The Minister has told Parliament in Dodoma in central Tanzana the proposed budget is in line with the National Development Plan for 2017/2018 in which a budget allocation totaling 19.7tri/- will be directed toward recurrent expenditure where the wage bill  is planned to carry  Tsh. 7.2tri/- while Tsh 9.4tri/- will be used to finance debt. Tsh 11.9tri/- is set aside for development projects.

Projects lined up for implementation include completion of the Muhimbili University of Health and Allied Sciences — Mloganzila Campus and upgrading the central ailway line to Standard Gauge level.  Other projects on the cards include revival of the state airline Air Tanzania Company Limited, implementation of the Liganga iron ore and Mchuchuma Coal projects.

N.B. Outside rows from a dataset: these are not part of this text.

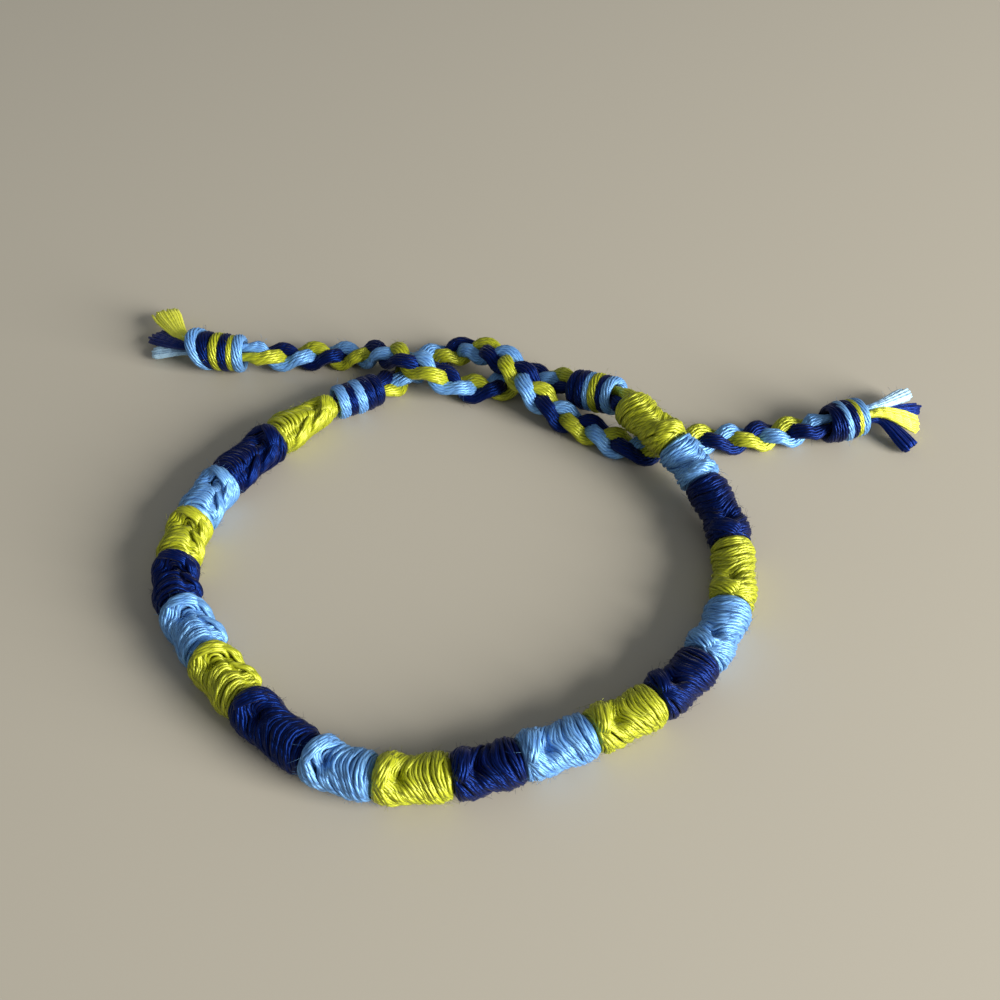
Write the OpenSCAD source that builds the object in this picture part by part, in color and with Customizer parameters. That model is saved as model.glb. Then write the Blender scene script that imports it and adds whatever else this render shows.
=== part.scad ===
// Friendship bracelet in three colours of stranded cotton, lying flat on a surface.
// The band is a row of half hitches, one stretch after another in yellow, navy and sky blue. A wrapped knot
// closes each end of the band, and from each knot a flat plait of three strands runs on as a tie.
// The ties turn round each other behind the opening, and each one ends in a wrapped knot and a tassel.
// X runs along the bracelet's greatest width, Y away from the viewer, and the surface is at Z = 0.

/* [Band] */
// Mean thickness of the hitched band
band_thick = 4.7; // [4.5:0.05:4.8]
// Clear space between one stretch and the next
stretch_gap = 0.12; // [0.05:0.01:0.2]
// Height of the lump where a stretch's first hitch crosses itself
purl_height = 0.4; // [0:0.05:0.6]

/* [Ties] */
// Width of a plaited tie
plait_w = 3.8; // [3.75:0.05:3.9]
// Thickness of a plaited tie
plait_t = 2.5; // [2.45:0.05:2.55]
// Length of plait in which a strand comes back to the same edge
plait_pitch = 11; // [10.5:0.1:12]
// Width of a strand in the plait, measured across the tie
plait_strand_w = 1.4; // [1.2:0.05:1.4]
// Thickness of a strand in the plait
plait_strand_t = 0.95; // [0.85:0.05:0.95]

/* [Knots and tassels] */
// Diameter of a strand where it runs straight through a knot
core_strand_d = 1.1; // [0.9:0.05:1.1]
// Clear space between a strand and the thread that is wrapped round it
wrap_clear = 0.1; // [0.05:0.01:0.15]
// Length of the free locks of a tassel
lock_len = 6; // [4:0.25:7]
// Thickness of a lock at its cut end
lock_t = 1.1; // [0.8:0.05:1.2]

/* [Hidden] */
YELLOW = "#c3c71c";
NAVY = "#10185c";
SKY = "#74a9ea";

// Sides of a stretch, of a strand and of a wrapped thread, and rings round a wrap
STRETCH_SIDES = 14;
STRAND_SIDES = 6;
WRAP_SIDES = 6;
WRAP_RINGS = 12;
// Rings of a strand in each third of the plait's turn, and their distance from each other elsewhere
RINGS_A_THIRD = 4;
STRAND_STEP = 1.3;
LOCK_SIDES = 8;
// Shares of a lock's length at which its rings stand
LOCK_STATIONS = [0, 0.13, 0.25, 0.38, 0.52, 0.7, 0.88, 1];
// Short length over which a heading is measured
NEAR = 0.3;

// Shift that brings the middle of the whole outline to the origin
MIDDLE = [-0.243, -0.116, -0.011];

// Middle line of the band, from the left band knot round the front to the right band knot.
// The last points rise, because the band lies on the left tie there.
BAND_ROUTE = [
    [-23.2, 16.9, 2.35], [-28.6, 11.4, 2.35], [-33.3, 4.8, 2.35], [-35.7, -0.9, 2.35],
    [-36.6, -6.6, 2.35], [-35.7, -12.4, 2.35], [-31.9, -18.4, 2.35], [-27.3, -23.8, 2.35],
    [-20.4, -29.4, 2.35], [-13.7, -31.9, 2.35], [-6.4, -31.6, 2.35], [0.1, -29.6, 2.35],
    [7, -26.5, 2.35], [13.4, -22.7, 2.35], [18.4, -17.3, 2.35], [21.8, -10.1, 2.35],
    [22.3, -1.8, 2.5], [19.7, 5.8, 3.4], [16.6, 9.9, 4.7], [14.2, 12.7, 5.05], [12.1, 15.7, 4.8]
];

// Stretches in the order of work: colour, length in mm, and angle of the spine of crossings round the band,
// where 0 points out of the loop, 90 points up and 180 points into it
STRETCHES = [
    [YELLOW, 8.55, 100], [NAVY, 8.25, 105], [SKY, 6.35, 100],
    [YELLOW, 6, 95], [NAVY, 6.15, 90], [SKY, 6.85, 95],
    [YELLOW, 6.9, 90], [NAVY, 8.75, 85], [SKY, 6.6, 85],
    [YELLOW, 7, 80], [NAVY, 6.55, 85], [SKY, 7.3, 85],
    [YELLOW, 7.25, 90], [NAVY, 7.05, 110], [SKY, 7.75, 115],
    [YELLOW, 8.2, 120], [NAVY, 8.8, 110], [SKY, 5.7, 90],
    [YELLOW, 7.8, 90]
];
function colour_of(row) = row[0];
function length_of(row) = row[1];
function spine_of(row) = row[2];

// Thickness of the band near the left band knot, as [length along the band, share of the band's thickness]
LEFT_TAPER = [[0, 0.55], [2, 0.75], [4.2, 0.9], [6.5, 1]];

// Thickness of a stretch along its length, as [share of the length, share of the band's thickness]:
// it swells over each of its three hitches, most of all over the first
SWELL = [
    [0, 0.78], [0.05, 0.96], [0.13, 1.1], [0.23, 1.13], [0.33, 1.05], [0.42, 0.96], [0.52, 1],
    [0.62, 0.95], [0.72, 0.96], [0.83, 1.01], [0.92, 0.97], [1, 0.8]
];

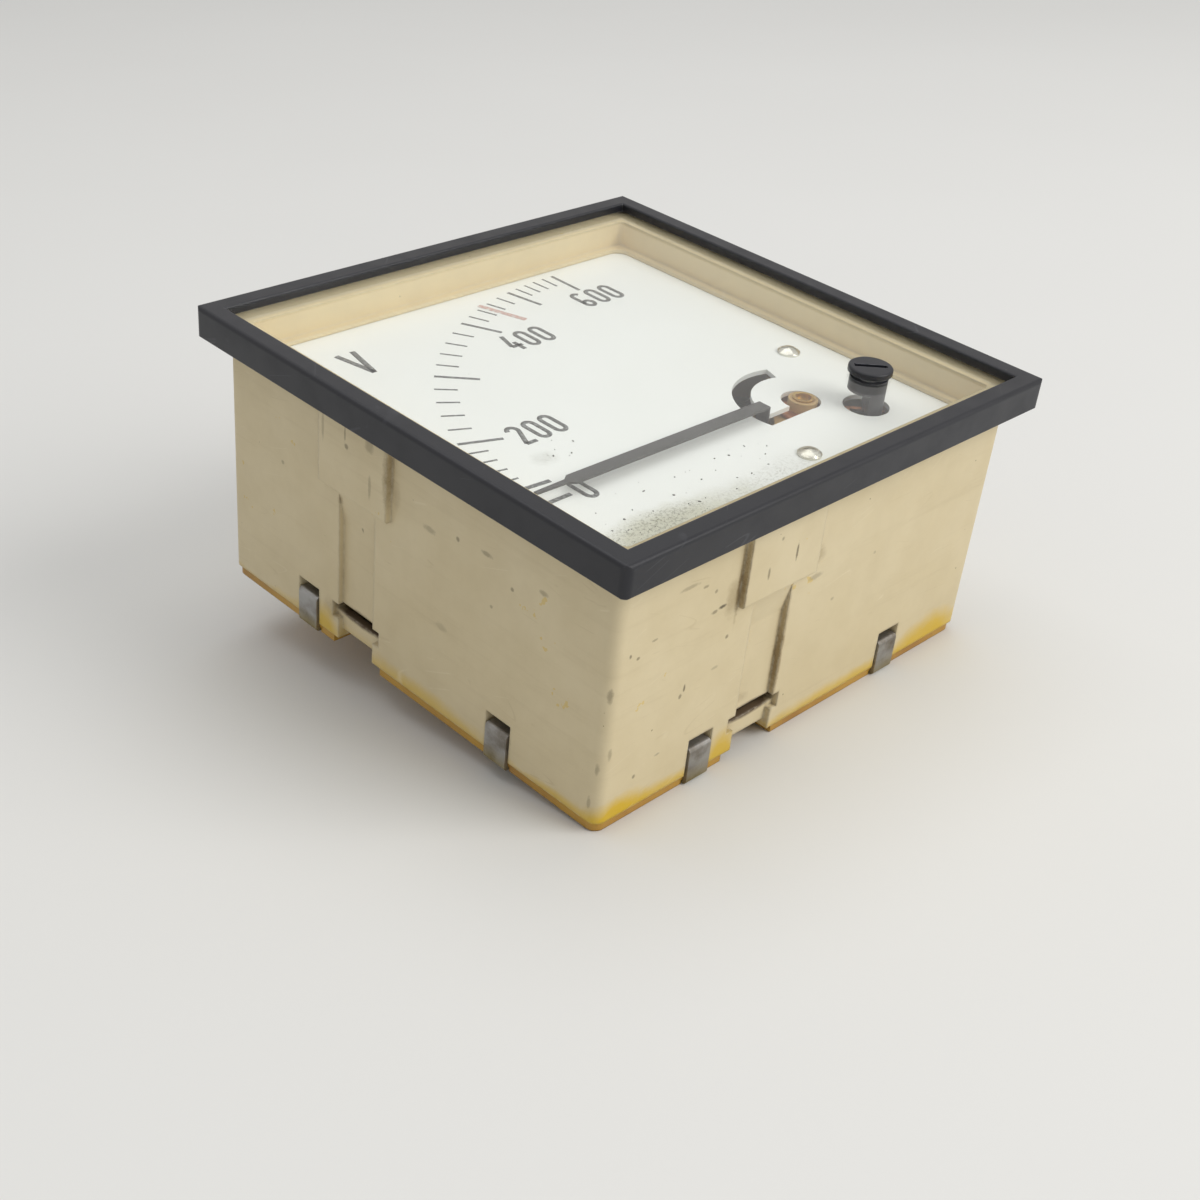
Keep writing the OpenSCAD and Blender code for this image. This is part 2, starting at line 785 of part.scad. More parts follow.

The identified additional priority areas include establishing special economic zones in various regions such as Tanga, Coast Region, Kigoma, Ruvuma, and Mtwara, implementation of Liquefied Natural Gas project and investments in two sugar factories. Plans are also underwy to revive Arusha General Tyre, implementing the Soda Ash project in Engaruka Valley and strengthening of the National Empowerment Development Fund. The Minister also noted the government will push implementation of its plan to relocate to Dodoma.

Mwankemwa said repayment of the stock of debt does not consider the size of the debt, but the maturation of the debt.

Under existing circumstances, the central bank economist said, a large portion of the Tanzania debt is payable under ‘long term maturty’ agreements, the average time to maturity set at 11.9 years.  This means effects of debt repayment on the government budget is ‘low refinance risk’.